→ YOUR INSTRUCTIONS:
Reproduce, word for word, only the lines from the one containing "collar_bolt_y, collar_top, turn=24)" through the one containing "bpy.context.scene.collection.objects.link(empty)", both included.

→ MATERIAL FOR THE TASK:
╭──
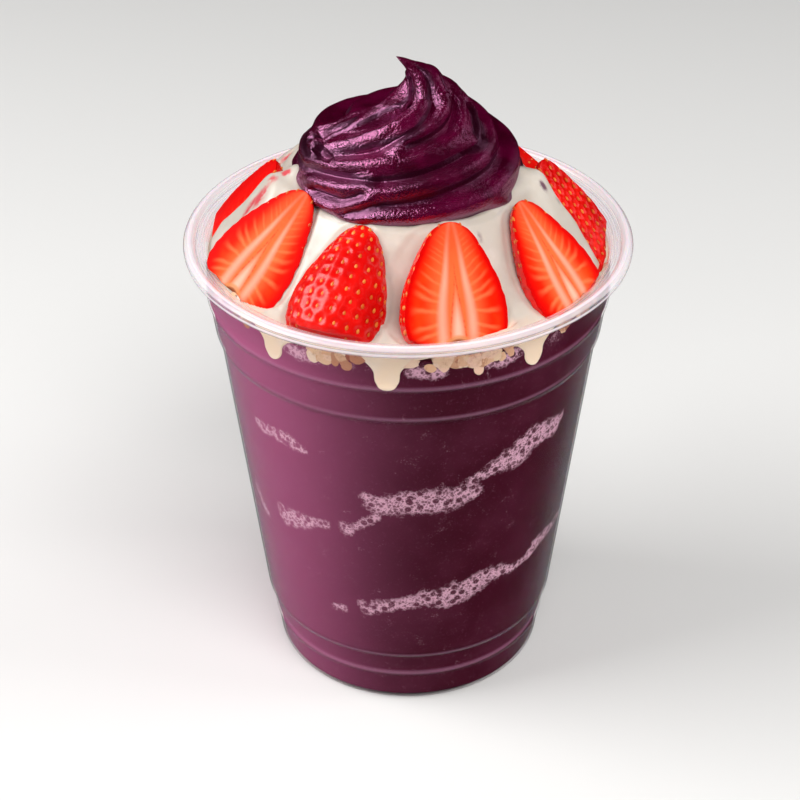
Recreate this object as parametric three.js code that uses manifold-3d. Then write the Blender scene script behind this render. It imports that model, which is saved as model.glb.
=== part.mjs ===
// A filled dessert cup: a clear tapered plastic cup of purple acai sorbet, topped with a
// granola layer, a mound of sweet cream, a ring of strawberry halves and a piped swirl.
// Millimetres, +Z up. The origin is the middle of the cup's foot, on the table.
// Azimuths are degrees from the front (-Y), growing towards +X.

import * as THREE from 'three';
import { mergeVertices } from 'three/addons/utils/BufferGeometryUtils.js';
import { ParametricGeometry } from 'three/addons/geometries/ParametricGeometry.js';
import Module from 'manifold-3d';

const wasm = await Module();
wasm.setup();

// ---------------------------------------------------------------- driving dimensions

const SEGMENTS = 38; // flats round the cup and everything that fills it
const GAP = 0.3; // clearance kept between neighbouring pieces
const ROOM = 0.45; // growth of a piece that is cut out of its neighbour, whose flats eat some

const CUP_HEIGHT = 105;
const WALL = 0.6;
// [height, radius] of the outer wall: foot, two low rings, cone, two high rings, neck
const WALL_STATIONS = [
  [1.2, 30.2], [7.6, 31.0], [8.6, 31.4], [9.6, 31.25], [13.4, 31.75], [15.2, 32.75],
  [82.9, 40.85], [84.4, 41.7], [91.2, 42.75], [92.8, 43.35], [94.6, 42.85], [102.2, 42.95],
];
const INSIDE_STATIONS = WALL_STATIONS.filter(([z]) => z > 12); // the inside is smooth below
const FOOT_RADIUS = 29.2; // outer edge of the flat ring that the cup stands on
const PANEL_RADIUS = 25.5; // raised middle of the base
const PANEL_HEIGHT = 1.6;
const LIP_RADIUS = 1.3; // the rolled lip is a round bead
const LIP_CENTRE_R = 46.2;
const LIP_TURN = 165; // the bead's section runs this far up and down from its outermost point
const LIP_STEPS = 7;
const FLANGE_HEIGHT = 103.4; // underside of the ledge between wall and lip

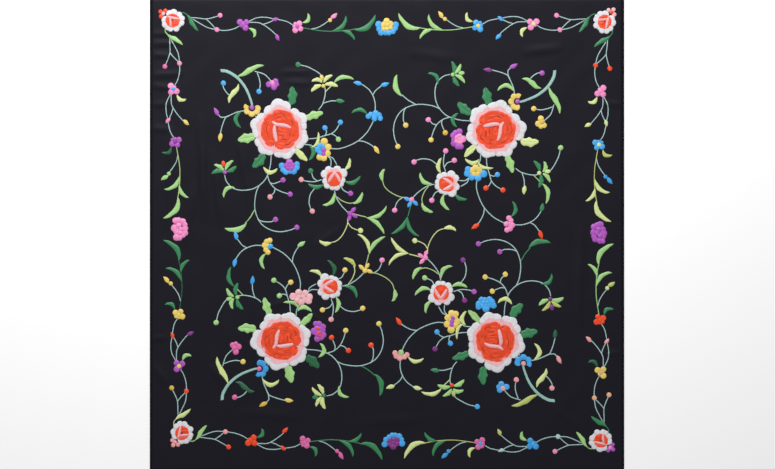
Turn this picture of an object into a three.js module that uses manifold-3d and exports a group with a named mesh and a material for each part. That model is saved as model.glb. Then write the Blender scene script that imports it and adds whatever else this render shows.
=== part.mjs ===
╰──
╭──
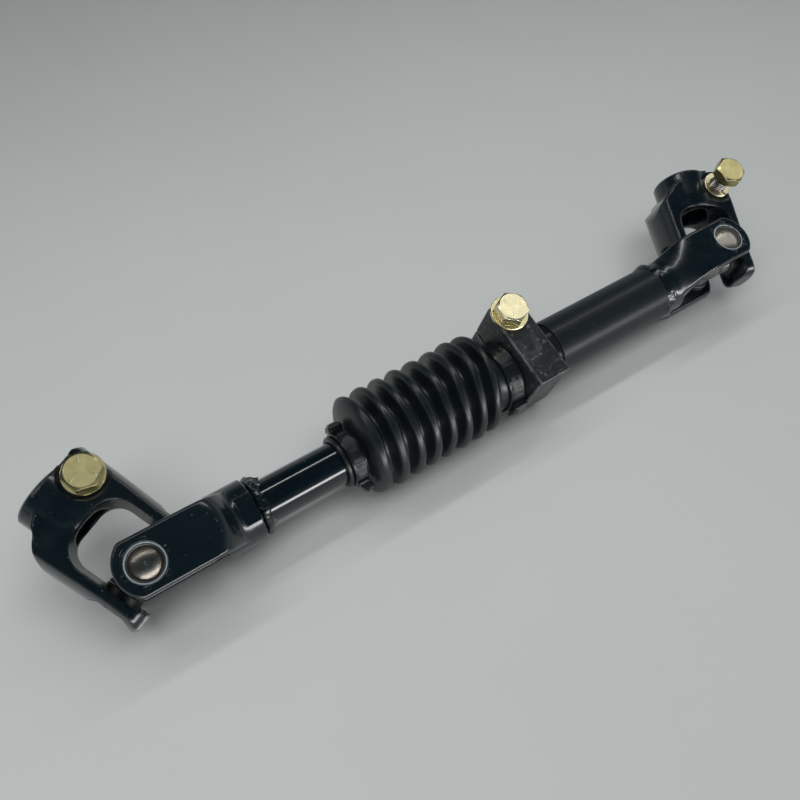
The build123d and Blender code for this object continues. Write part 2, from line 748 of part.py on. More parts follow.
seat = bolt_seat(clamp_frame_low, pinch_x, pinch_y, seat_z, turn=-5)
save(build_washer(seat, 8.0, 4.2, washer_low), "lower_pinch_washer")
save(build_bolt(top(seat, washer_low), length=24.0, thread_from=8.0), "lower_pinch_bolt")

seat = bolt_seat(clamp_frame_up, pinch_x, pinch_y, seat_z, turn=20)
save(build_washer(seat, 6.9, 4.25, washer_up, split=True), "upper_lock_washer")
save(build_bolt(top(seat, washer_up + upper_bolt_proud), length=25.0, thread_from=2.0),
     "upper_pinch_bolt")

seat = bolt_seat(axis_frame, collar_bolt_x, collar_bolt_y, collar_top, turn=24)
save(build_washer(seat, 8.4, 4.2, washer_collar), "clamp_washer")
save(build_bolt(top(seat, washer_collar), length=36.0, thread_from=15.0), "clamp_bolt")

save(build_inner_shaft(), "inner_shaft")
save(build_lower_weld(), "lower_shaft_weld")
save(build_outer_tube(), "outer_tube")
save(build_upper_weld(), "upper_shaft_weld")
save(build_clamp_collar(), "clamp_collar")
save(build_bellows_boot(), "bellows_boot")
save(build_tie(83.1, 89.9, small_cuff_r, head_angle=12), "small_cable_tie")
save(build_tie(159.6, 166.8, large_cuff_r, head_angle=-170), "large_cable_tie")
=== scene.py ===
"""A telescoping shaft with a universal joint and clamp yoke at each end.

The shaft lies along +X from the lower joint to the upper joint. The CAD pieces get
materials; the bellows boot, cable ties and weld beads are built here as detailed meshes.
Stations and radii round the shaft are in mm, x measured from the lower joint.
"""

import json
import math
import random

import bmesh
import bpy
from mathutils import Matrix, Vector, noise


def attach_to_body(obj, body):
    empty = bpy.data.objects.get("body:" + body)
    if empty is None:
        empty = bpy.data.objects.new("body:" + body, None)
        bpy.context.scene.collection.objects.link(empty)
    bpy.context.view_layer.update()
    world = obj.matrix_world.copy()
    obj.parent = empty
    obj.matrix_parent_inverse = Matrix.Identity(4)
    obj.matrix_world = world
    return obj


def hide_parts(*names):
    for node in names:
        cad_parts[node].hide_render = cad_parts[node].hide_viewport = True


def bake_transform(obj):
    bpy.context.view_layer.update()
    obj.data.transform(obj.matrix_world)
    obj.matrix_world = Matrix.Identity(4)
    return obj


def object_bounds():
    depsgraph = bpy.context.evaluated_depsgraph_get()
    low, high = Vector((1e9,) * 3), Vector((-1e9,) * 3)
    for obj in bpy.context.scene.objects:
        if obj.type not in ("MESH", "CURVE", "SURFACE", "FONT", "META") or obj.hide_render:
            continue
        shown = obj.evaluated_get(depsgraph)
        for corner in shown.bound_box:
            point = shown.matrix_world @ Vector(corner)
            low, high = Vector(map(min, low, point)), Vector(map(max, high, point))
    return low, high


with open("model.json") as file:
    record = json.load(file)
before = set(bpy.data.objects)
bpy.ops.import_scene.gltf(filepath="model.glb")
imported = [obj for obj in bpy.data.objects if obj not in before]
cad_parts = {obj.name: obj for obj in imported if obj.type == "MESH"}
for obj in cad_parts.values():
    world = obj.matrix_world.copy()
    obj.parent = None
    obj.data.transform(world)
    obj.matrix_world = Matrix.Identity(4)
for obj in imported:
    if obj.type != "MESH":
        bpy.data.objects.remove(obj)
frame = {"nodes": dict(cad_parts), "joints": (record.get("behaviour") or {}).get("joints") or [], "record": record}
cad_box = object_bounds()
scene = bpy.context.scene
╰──
→ WRITTEN RESPONSE:
seat = bolt_seat(axis_frame, collar_bolt_x, collar_bolt_y, collar_top, turn=24)
save(build_washer(seat, 8.4, 4.2, washer_collar), "clamp_washer")
save(build_bolt(top(seat, washer_collar), length=36.0, thread_from=15.0), "clamp_bolt")

save(build_inner_shaft(), "inner_shaft")
save(build_lower_weld(), "lower_shaft_weld")
save(build_outer_tube(), "outer_tube")
save(build_upper_weld(), "upper_shaft_weld")
save(build_clamp_collar(), "clamp_collar")
save(build_bellows_boot(), "bellows_boot")
save(build_tie(83.1, 89.9, small_cuff_r, head_angle=12), "small_cable_tie")
save(build_tie(159.6, 166.8, large_cuff_r, head_angle=-170), "large_cable_tie")
=== scene.py ===
"""A telescoping shaft with a universal joint and clamp yoke at each end.

The shaft lies along +X from the lower joint to the upper joint. The CAD pieces get
materials; the bellows boot, cable ties and weld beads are built here as detailed meshes.
Stations and radii round the shaft are in mm, x measured from the lower joint.
"""

import json
import math
import random

import bmesh
import bpy
from mathutils import Matrix, Vector, noise


def attach_to_body(obj, body):
    empty = bpy.data.objects.get("body:" + body)
    if empty is None:
        empty = bpy.data.objects.new("body:" + body, None)
        bpy.context.scene.collection.objects.link(empty)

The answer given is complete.